Check the map — your alderman may have changed.
The Springfield City Council has approved a new ward map as it’s supposed to every ten years to reflect the latest census. Ward 2 Alderman Gail Simpson voted for a map that increased the percentage of African-Americans in her ward.
“If you get to a point where you keep eroding the percentages, you get to a point where people will say ‘well, it doesn’t matter. Let’s continue to decrease them,'” she says. “Why go back?”
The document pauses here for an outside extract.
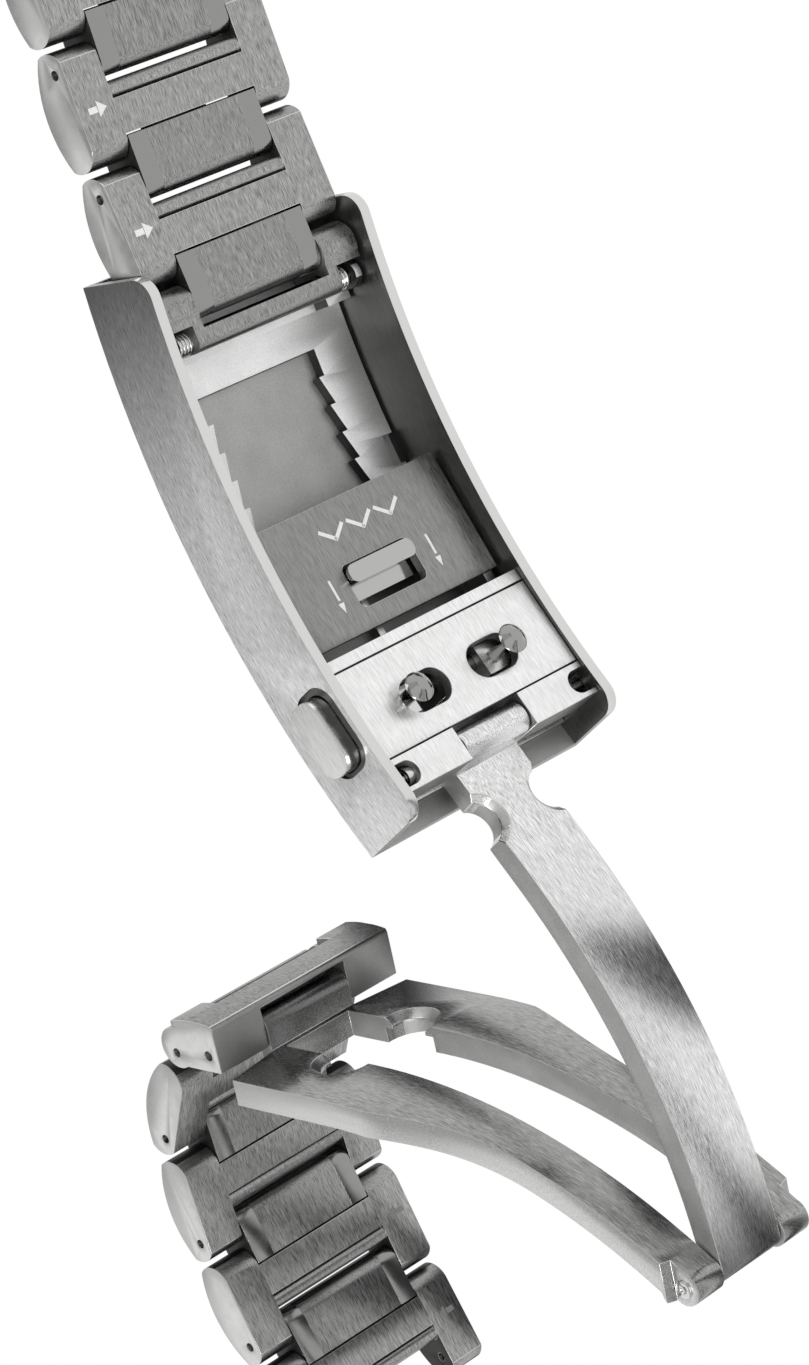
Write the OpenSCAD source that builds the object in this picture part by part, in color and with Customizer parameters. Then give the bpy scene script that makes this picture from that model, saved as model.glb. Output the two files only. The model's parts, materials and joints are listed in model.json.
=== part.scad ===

The map currently in use has Ward 2 as 59 percent African-American. A consent decree from the 1980’s was put in place to ensure minority representation on the city council through a majority-minority ward, which has historically been Ward 2. What was referred to as a “gentleman’s agreement” during the council meeting outlined aldermen would try for 60 percent African-American representation, but that’s not codified in law or the decree.
Several aldermen favored a different map that would have made Ward 2 57 percent African-American instead of 60. The approved map, however, splits the Enos Park neighborhood into two wards, for example, and Ward 6 extends south of Interstate 72.
“It’s clearly not an urban… 90 percent of Ward 6 is an urban ward, but it goes completely south,” said Ward 6 Alderman Cory Jobe, who was the lone alderman to vote no. “It’s not really intact.”
“Stuff happens,” said Simpson, when asked to respond to Jobe’s concerns about contiguous wards.
Also a point of contention in Ward 6: the old YWCA site and adjacent parking lot, which Jobe says he worked hard to get TIF designation for, is now in Ward 2.